We use events in GoSquared to track when a user has successfully activated specific elements of our platform like Analytics, our People CRM and Live Chat. We then store these in a dedicated MySQL table with a timestamp of when they activated; we also have a table of registered users and their respective fields such as signup dates. Russell used Node.js to query our user table to return our cohorts based on signups. He was then able to use a join to return the user’s activation dates and map these into their respective weeks in a table; this enabled us to use graphing libraries to visualise that data.
Since we’re now able to take learnings from our cohorts of users and how our growth strategies are affecting their activation metrics, we can start to answer questions like:
- How does activation look for groups of users who saw one onboarding flow compared to another cohort?
- How long does it take a cohort to activate their second feature? Does the copy they saw on our marketing site affect that?
- How long does it take for a user to go from activating to becoming a paying customer?
Being able to answer questions like this allows us to experiment more effectively and ultimately end up delivering a better experience to our users.
Smart Group counts in People
Smart Groups in GoSquared are a convenient way to not only collect segments of users together into one list, but also quickly obtain a count of the total number of users in that list. When you’re searching for a subset of your users, such as paying customers or active users of your product, quickly viewing these counts gives you an instant idea of how well they’re performing.
With this in mind, Geoff set out to make it easier to view the smart group counts. One of the most prominent views of all of your smart groups is the Smart Group list in the sidebar of the People app. So Geoff added a count next to each smart group in the list displaying how many users are currently in the group. Now it is possible to see, at a glance, all of your groups and counts in the sidebar.

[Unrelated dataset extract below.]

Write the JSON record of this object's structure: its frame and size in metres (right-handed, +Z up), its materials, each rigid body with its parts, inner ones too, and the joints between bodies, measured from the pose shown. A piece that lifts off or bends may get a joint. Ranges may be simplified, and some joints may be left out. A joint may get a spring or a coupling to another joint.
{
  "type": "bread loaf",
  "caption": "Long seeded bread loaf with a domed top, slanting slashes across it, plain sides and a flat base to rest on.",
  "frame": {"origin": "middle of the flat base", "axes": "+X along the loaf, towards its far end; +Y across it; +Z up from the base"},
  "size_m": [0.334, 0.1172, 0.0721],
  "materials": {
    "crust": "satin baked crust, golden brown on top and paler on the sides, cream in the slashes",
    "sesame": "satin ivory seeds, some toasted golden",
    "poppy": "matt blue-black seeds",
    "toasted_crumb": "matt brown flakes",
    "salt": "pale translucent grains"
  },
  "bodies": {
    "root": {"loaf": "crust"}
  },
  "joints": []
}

For those interested in the behind the scenes, this information was already available internally – our backend already records the number of users in each smart group as part of the enter/exit triggers system; so all that was needed was another way to surface the data.

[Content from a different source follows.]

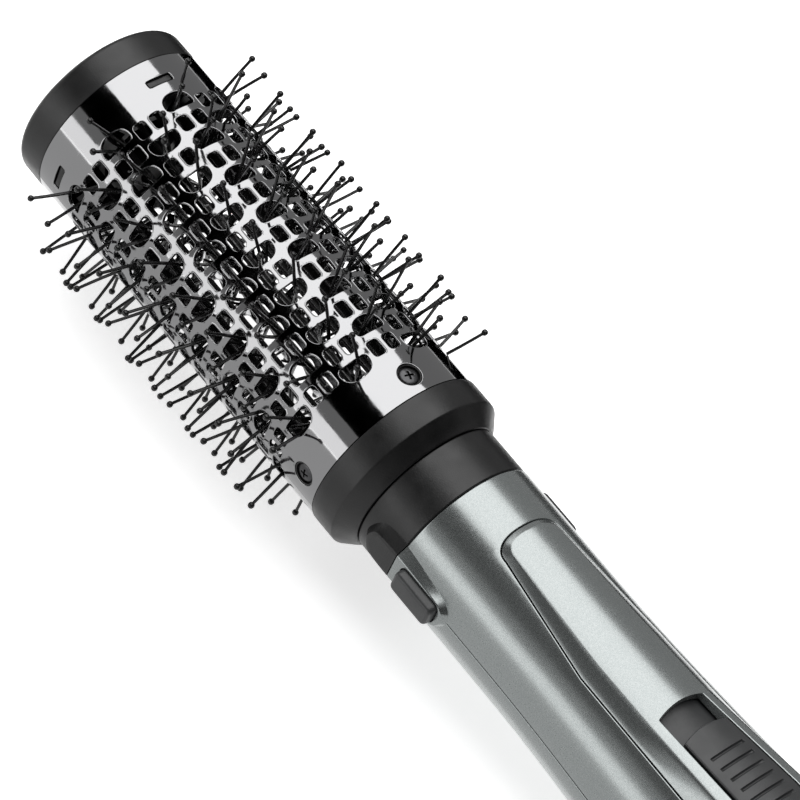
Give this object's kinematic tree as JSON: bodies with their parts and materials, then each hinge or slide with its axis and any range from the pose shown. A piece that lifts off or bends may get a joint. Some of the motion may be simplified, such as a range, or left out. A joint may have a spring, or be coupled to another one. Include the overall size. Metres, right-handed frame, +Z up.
{
  "type": "hot air brush",
  "caption": "Hot air styling brush with a perforated polished barrel, nylon pins, a metallic grey handle, side release buttons and a thumb slider.",
  "frame": {"origin": "bottom centre of the bounding box, the brush lying on a table on its lowest bristles and the edge of its tail, switch side up", "axes": "+Z up; +X from the brush tip towards the cord end (the tool axis dips 3.5 degrees towards the cord end); +Y to the right-hand release button"},
  "size_m": [0.343, 0.074, 0.0791],
  "materials": {
    "chrome": "dark mirror polish",
    "black_plastic": "fine matt moulded",
    "dark_plastic": "satin moulded",
    "nylon": "smooth satin",
    "metallic_grey": "satin metallic lacquer",
    "screw": "blackened",
    "steel": "satin",
    "mica": "matt sheet",
    "magnet": "matt ferrite",
    "copper": "enamelled winding",
    "board": "solder mask"
  },
  "bodies": {
    "handle": {"outlet_nozzle": "black_plastic", "upper_shell": "metallic_grey", "lower_shell": "metallic_grey", "switch_panel": "metallic_grey", "switch_body": "black_plastic", "circuit_board": "board", "button_spring_left": "steel", "button_spring_right": "steel", "heater_liner": "mica", "heater_frame": "mica", "heater_coil": "steel", "thermostat": "steel", "thermal_fuse": "steel", "fan_housing": "black_plastic", "motor_can": "steel", "motor_magnets": "magnet", "motor_end_bell": "black_plastic", "motor_mount": "black_plastic", "rear_bulkhead": "black_plastic", "gland_clip": "steel", "shell_screw_1": "screw", "shell_screw_2": "screw", "shell_screw_3": "screw", "shell_screw_4": "screw"},
    "brush_head": {"barrel": "chrome", "end_cap": "black_plastic", "bristle_strip_01": "nylon", "bristle_strip_02": "nylon", "bristle_strip_03": "nylon", "bristle_strip_04": "nylon", "bristle_strip_05": "nylon", "bristle_strip_06": "nylon", "bristle_strip_07": "nylon", "bristle_strip_08": "nylon", "bristle_strip_09": "nylon", "bristle_strip_10": "nylon", "bristle_strip_11": "nylon", "bristle_strip_12": "nylon", "bristle_strip_13": "nylon", "bristle_strip_14": "nylon", "bristle_strip_15": "nylon", "bristle_strip_16": "nylon", "strip_ring_front": "nylon", "strip_ring_rear": "nylon", "rear_collar": "black_plastic", "collar_screw_1": "screw", "collar_screw_2": "screw", "collar_screw_3": "screw", "collar_screw_4": "screw"},
    "left_button": {"release_button_left": "dark_plastic"},
    "right_button": {"release_button_right": "dark_plastic"},
    "slider": {"slide_switch": "dark_plastic"},
    "fan_rotor": {"fan": "black_plastic", "motor_shaft": "steel", "motor_armature": "copper"},
    "swivel_gland": {"cord_gland": "black_plastic"},
    "rear_filter": {"filter_cover": "dark_plastic", "filter_mesh": "steel"}
  },
  "joints": [
    {"name": "head_pull_off", "type": "slide", "parent": "handle", "child": "brush_head", "axis": [-0.9981, 0, 0.0612], "range_m": [0, 0.06]},
    {"name": "left_button_press", "type": "slide", "parent": "handle", "child": "left_button", "axis": [0, 1, 0], "range_m": [0, 0.0015], "stiffness_N_per_m": 700, "springref_m": -0.002},
    {"name": "right_button_press", "type": "slide", "parent": "handle", "child": "right_button", "axis": [0, -1, 0], "range_m": [0, 0.0015], "stiffness_N_per_m": 700, "springref_m": -0.002},
    {"name": "switch_slide", "type": "slide", "parent": "handle", "child": "slider", "axis": [-1, 0, 0.0071], "range_m": [0, 0.006]},
    {"name": "fan_spin", "type": "hinge", "parent": "handle", "child": "fan_rotor", "pos_m": [0.07436, 0, 0.02832], "axis": [0.9981, 0, -0.0612], "continuous": true},
    {"name": "gland_swivel", "type": "hinge", "parent": "handle", "child": "swivel_gland", "pos_m": [0.14224, 0, 0.02416], "axis": [0.9981, 0, -0.0612], "continuous": true},
    {"name": "filter_pull_off", "type": "slide", "parent": "handle", "child": "rear_filter", "axis": [0.9981, 0, -0.0612], "range_m": [0, 0.03]}
  ]
}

To do this, Geoff added a couple of internal API endpoints as an initial way of pulling the counts out from an existing backend service. This served well as a proof of concept, and he got the counts rendering in the app fairly quickly.

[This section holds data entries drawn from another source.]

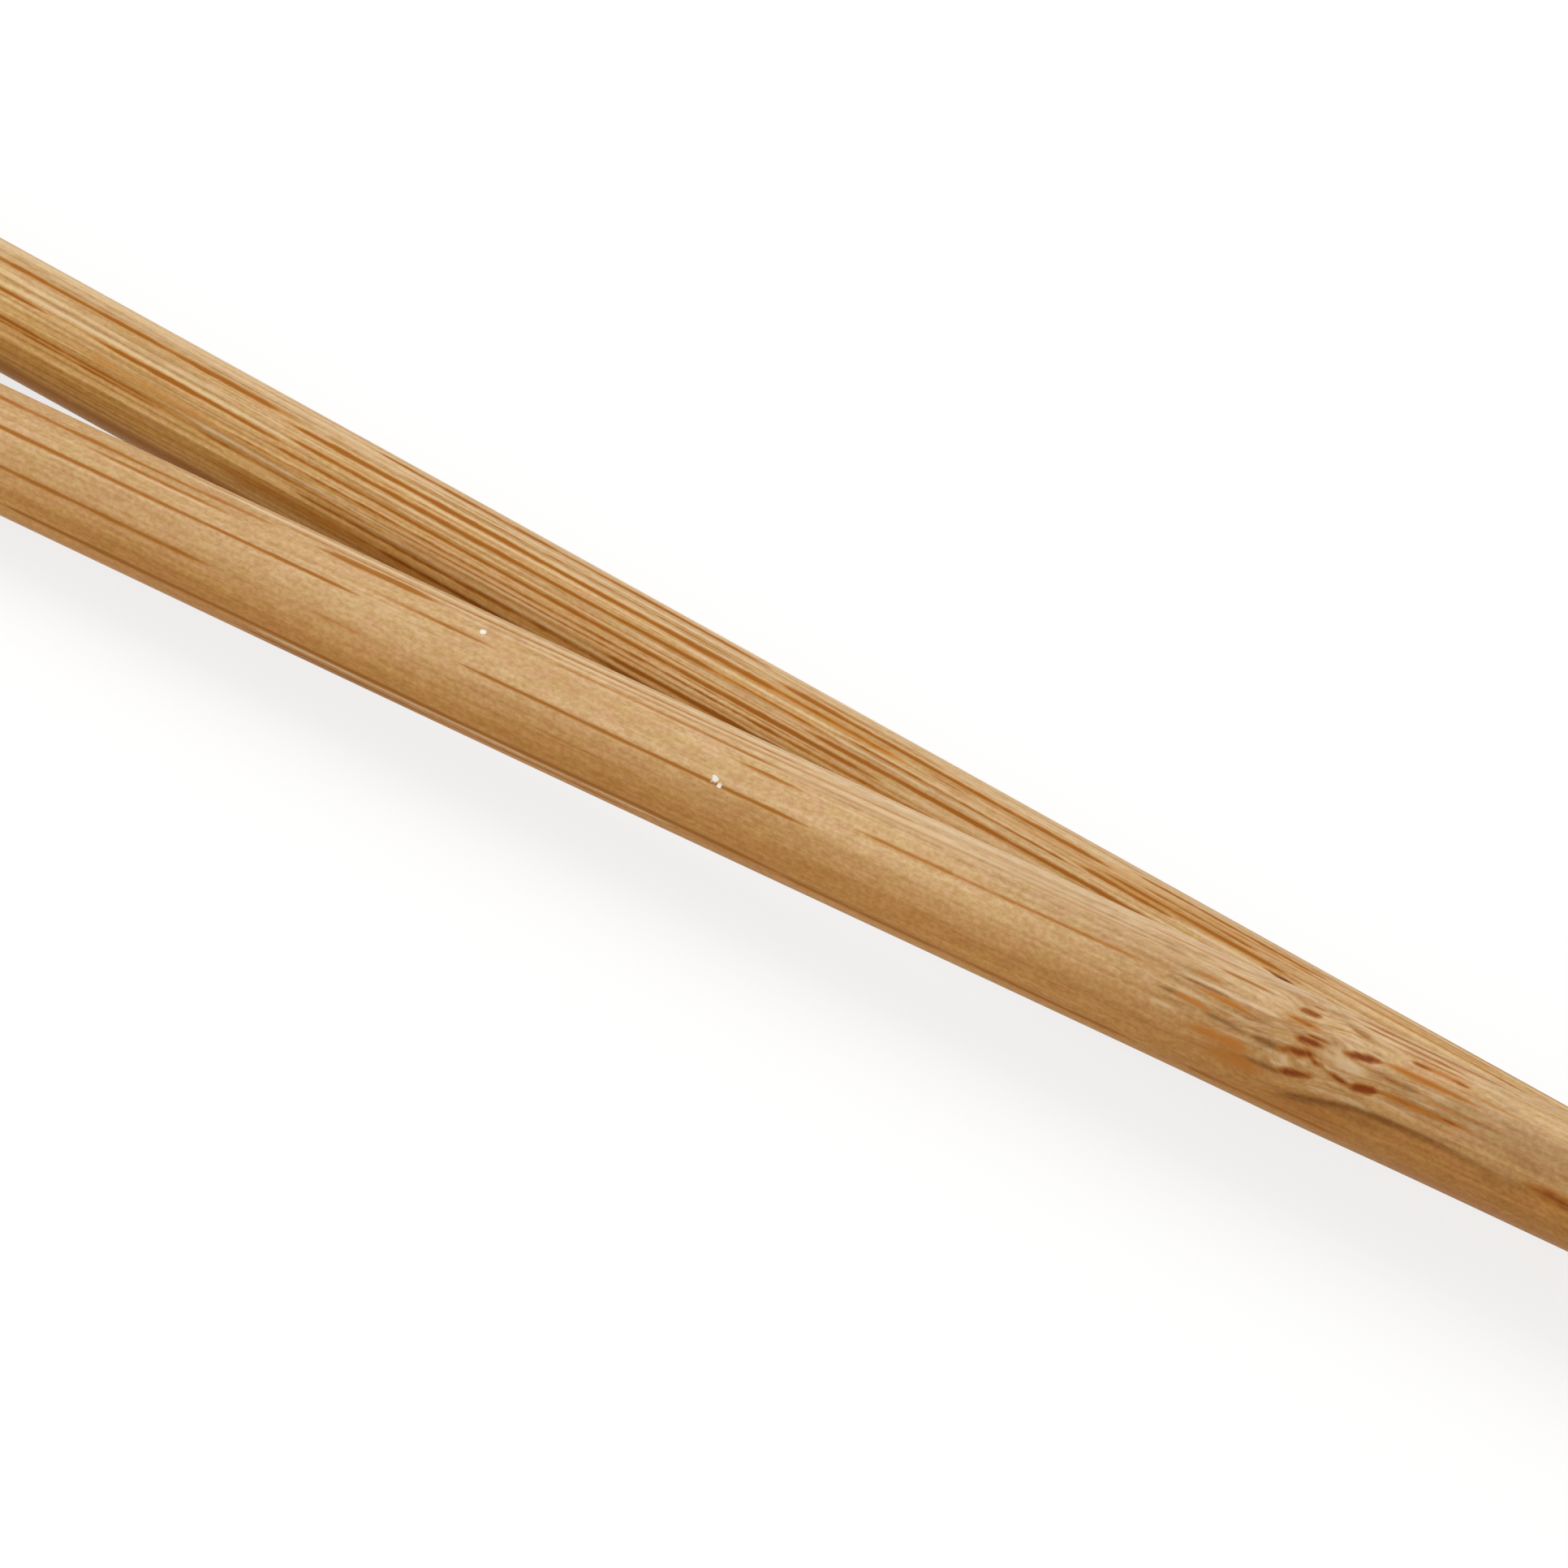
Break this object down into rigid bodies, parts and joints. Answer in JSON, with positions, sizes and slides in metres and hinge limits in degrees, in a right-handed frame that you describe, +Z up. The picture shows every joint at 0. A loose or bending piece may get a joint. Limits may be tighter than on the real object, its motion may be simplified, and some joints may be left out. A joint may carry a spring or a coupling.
{
  "type": "pair of bamboo chopsticks",
  "caption": "Round bamboo chopsticks with plain cylindrical handles and slender tapers to rounded tips, one lying flat and the other leaning across it.",
  "frame": {"origin": "on the resting surface, under the middle of the pair", "axes": "+X from the butt ends to the tips, midway between the two sticks; +Z up"},
  "size_m": [0.2401, 0.0168, 0.0137],
  "materials": {
    "bamboo_upper": "caramel bamboo, smooth sanded, satin, few fine fibre lines",
    "bamboo_lower": "caramel bamboo, smooth sanded, satin, dense dark fibre lines"
  },
  "bodies": {
    "root": {"upper_chopstick": "bamboo_upper", "lower_chopstick": "bamboo_lower"}
  },
  "joints": []
}
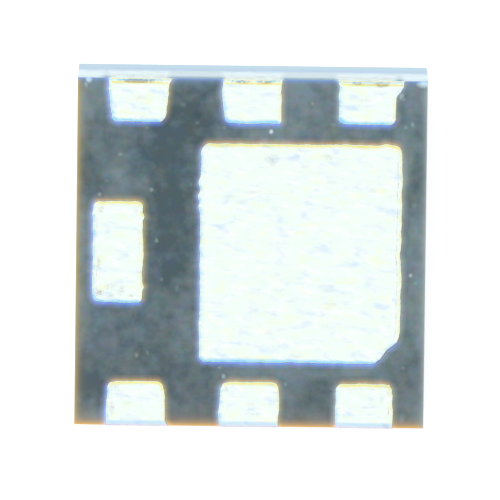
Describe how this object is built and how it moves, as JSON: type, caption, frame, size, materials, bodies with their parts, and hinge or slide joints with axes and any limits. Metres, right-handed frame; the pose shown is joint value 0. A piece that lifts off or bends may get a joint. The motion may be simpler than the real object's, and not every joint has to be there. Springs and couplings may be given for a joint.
{
  "type": "charging chip",
  "caption": "Square leadless moulded chip for a charging circuit, with edge leads and two exposed pads, lying on its marked face.",
  "frame": {"origin": "middle of the flat marked face that the chip lies on, with the soldering lands facing up as in the picture", "axes": "+Z out through the soldering lands, +Y towards the row of leads 4, 5 and 6 (top of the picture), +X towards the drain pad's side (right in the picture); lead 1 is at +X, -Y, by the chamfered corner of the drain pad. The chip is turned over, lands down, to be soldered."},
  "size_m": [0.002, 0.002, 0.0008],
  "materials": {
    "mold_compound": "dark slate epoxy with fine filler, sawn sides",
    "copper": "bare etched copper",
    "tin": "bright matte tin plate with faint ripples",
    "silver": "matte silver plate",
    "solder": "dull solder",
    "silicon": "polished silicon",
    "die_metal": "bright sputtered aluminium",
    "gold_wire": "bright drawn gold"
  },
  "bodies": {
    "root": {"mold_body": "mold_compound", "drain_paddle": "copper", "source_post": "copper", "gate_post": "copper", "tin_drain_pad": "tin", "tin_source_pad": "tin", "tin_lead_1": "tin", "tin_lead_2": "tin", "tin_lead_3": "tin", "tin_lead_4": "tin", "tin_lead_5": "tin", "tin_lead_6": "tin", "source_silver_spot": "silver", "gate_silver_spot": "silver", "die_attach": "solder", "silicon_die": "silicon", "source_metal": "die_metal", "gate_metal": "die_metal", "gate_wire": "gold_wire", "source_wire_1": "gold_wire", "source_wire_2": "gold_wire", "source_wire_3": "gold_wire", "source_wire_4": "gold_wire"}
  },
  "joints": []
}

Once the concept was demo’d and gathered the team’s feedback, we went for a full release into the main product, with a few tweaks. As a performance improvement we now record the counts in some existing MySQL storage for smart groups and pull that into the app along with the data already being retrieved; that and a couple of improvements to when and how we show the counts in various cases, such as when you’ve newly added a smart group, and smart groups without filters.
And there you have it, shipping a feature, from hack to prod in a day.
View Emails in Inbox
Ever since we introduced message sending via email in Live Chat we’ve faced the issue of how to deal with incoming messages that might include attachments, images or formatting.
Since GoSquared’s Live Chat is text-based, when an email is received we parse the content and present it as plain text. The problem comes when the email may include images or other formatting or attachments, and the text representation simply includes [Inline image 1]
or even worse, nothing at all:
This is obviously very frustrating, especially if you’re trying to help out a customer and they’re sending you screenshots or other useful information that you just can’t see.
JT set about building a service for fetching the full HTML content of emails received, along with any attachments and formatting, sanitising the data to make it safe for embedding inside Inbox, and serving a fully-formatted version of the HTML email for any given message.
The end result looks something like this:
We rolled out this feature earlier today, so if you’re already using email with Live Chat, you can try it out right now!
ML the things!
The above image is a rare glimpse of machine learning in action. Photo credit to Kinson Leung.
Leo spent the day hacking around with Amazon Machine Learning, intending to create a predictive model for customer churn on the basis of data such as customer activity and engagement, type of plan, number of active projects on the platform, and so on.
It turns out that the hard work is in determining what ‘features’ carry predictive weight for the outcome of interest, and also in transforming the data into an acceptable form for the learning process. Event-based data, in particular, has to be aggregated in some form, whether as the number of occurrences of a given event, the first and last time it occurred, the average duration between occurrences, etc.
That said, once you’re vaguely happy with your set of features, it’s fairly straightforward to chuck the data at Amazon ML in the form of a CSV uploaded to an S3 bucket. You can then train a model to make one of three types of prediction: binary (will a customer churn or not), categorical (will this customer upgrade, downgrade, or stay on the same plan), or regression (what is the predicted lifetime value of this customer).
The algorithms Amazon uses perform what’s called ‘regularisation’, essentially weeding out variables that don’t carry predictive weight, and ensuring that your model is not overfitted to your training data (which would would mean the model is not properly generalising the patterns in the data you’ve fed in). This means you can be fairly liberal with what you throw at the service, provided it’s in a binary, categorical, numerical, or textual form.
Ultimately, however, the model you train is unlikely to be perfect, and this is where a trade-off has to be made. In the case of predicting churn, we would rather falsely flag someone as likely to churn — giving us a chance to reach out to a customer — than miss someone who is in fact looking to leave. For this scenario, we can therefore tune the model to err on the side of producing false positives.